Start of Provided data

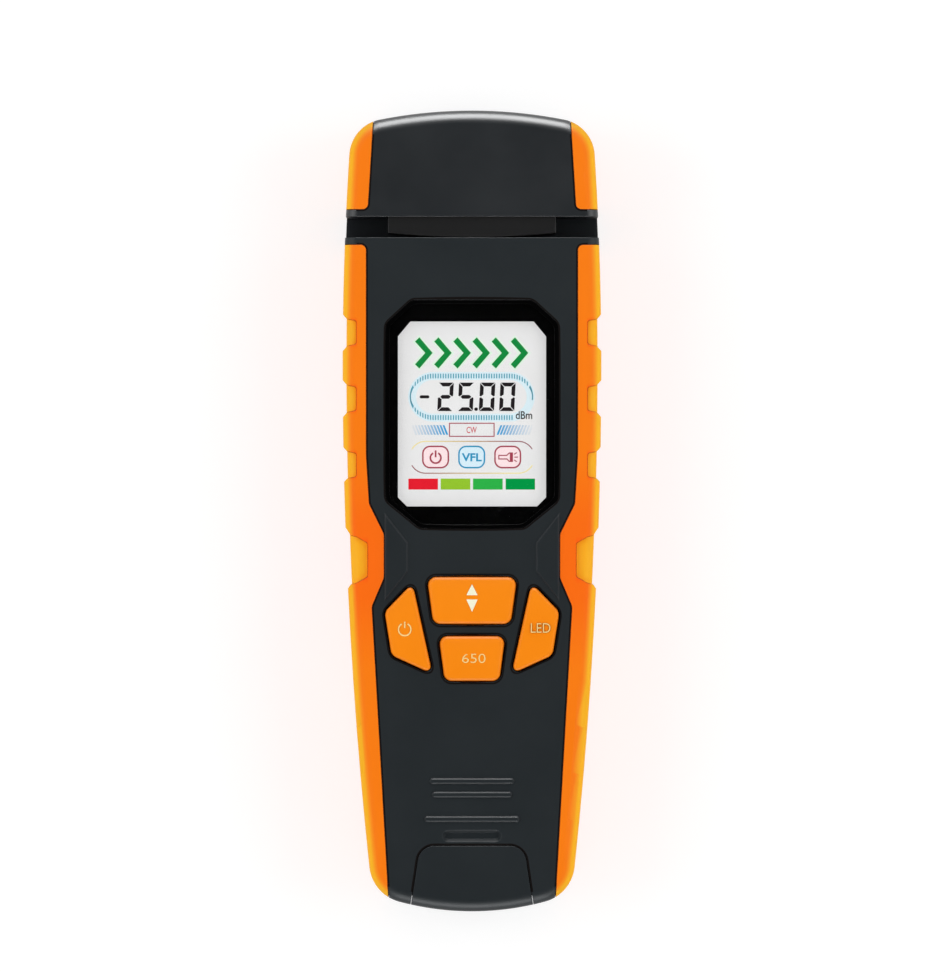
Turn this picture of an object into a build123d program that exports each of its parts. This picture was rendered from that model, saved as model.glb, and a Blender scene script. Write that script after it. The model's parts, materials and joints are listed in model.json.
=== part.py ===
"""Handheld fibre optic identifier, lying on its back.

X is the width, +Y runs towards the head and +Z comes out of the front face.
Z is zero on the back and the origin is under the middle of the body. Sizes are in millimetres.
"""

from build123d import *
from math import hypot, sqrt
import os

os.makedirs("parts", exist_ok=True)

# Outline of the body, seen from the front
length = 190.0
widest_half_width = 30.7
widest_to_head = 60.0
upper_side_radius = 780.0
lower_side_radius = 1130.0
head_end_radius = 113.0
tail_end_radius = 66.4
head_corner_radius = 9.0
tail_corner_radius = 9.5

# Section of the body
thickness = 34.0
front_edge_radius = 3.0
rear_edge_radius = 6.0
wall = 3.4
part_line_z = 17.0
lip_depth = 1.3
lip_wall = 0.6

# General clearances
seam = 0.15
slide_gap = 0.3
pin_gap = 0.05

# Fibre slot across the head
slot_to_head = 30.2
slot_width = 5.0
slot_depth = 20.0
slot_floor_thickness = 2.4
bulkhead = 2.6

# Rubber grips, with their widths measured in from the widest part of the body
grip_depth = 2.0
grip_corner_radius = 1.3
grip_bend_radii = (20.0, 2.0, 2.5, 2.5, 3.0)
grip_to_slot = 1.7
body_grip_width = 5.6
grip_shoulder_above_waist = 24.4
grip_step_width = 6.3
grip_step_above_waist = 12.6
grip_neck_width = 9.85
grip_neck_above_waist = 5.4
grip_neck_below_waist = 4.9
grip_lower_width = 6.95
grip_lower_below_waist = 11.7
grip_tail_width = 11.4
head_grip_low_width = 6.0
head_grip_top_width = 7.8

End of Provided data

• _Task to carry out_:
Reproduce exactly, please, only the lines from the start of the data above to the line that contains "lip_wall = 0.6", with both ends kept.

• _Finished task_:
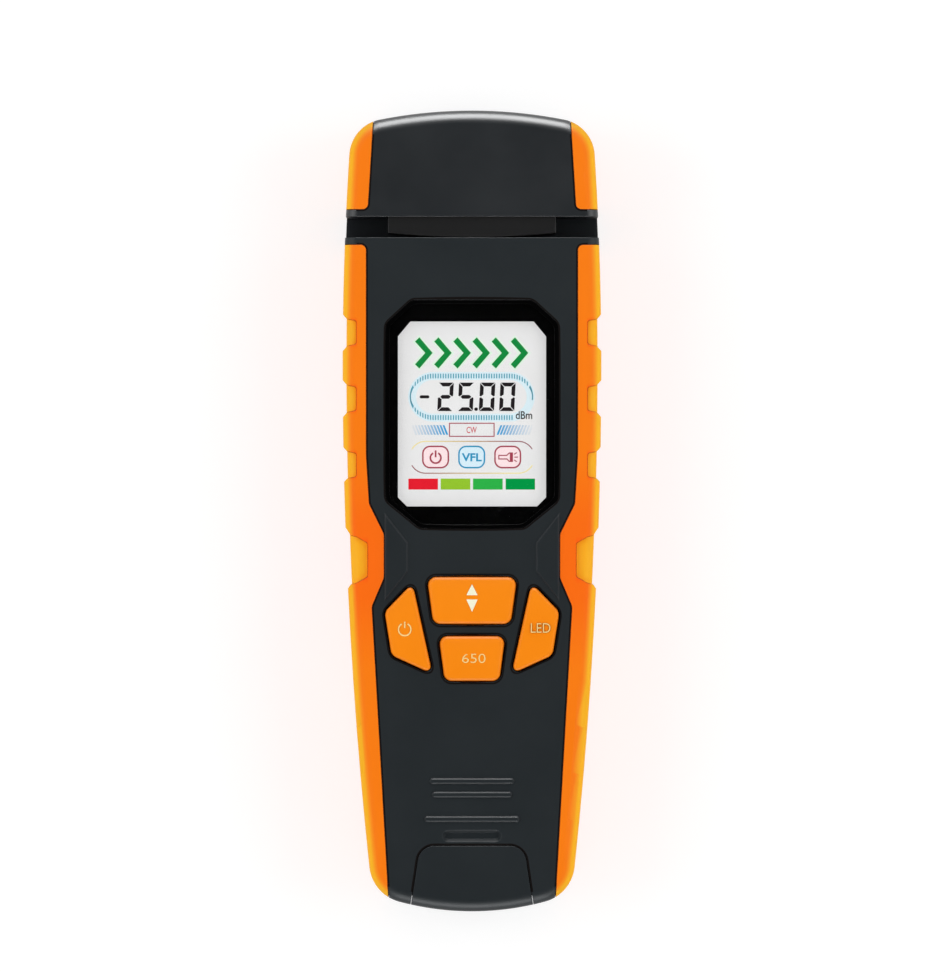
Turn this picture of an object into a build123d program that exports each of its parts. This picture was rendered from that model, saved as model.glb, and a Blender scene script. Write that script after it. The model's parts, materials and joints are listed in model.json.
=== part.py ===
"""Handheld fibre optic identifier, lying on its back.

X is the width, +Y runs towards the head and +Z comes out of the front face.
Z is zero on the back and the origin is under the middle of the body. Sizes are in millimetres.
"""

from build123d import *
from math import hypot, sqrt
import os

os.makedirs("parts", exist_ok=True)

# Outline of the body, seen from the front
length = 190.0
widest_half_width = 30.7
widest_to_head = 60.0
upper_side_radius = 780.0
lower_side_radius = 1130.0
head_end_radius = 113.0
tail_end_radius = 66.4
head_corner_radius = 9.0
tail_corner_radius = 9.5

# Section of the body
thickness = 34.0
front_edge_radius = 3.0
rear_edge_radius = 6.0
wall = 3.4
part_line_z = 17.0
lip_depth = 1.3
lip_wall = 0.6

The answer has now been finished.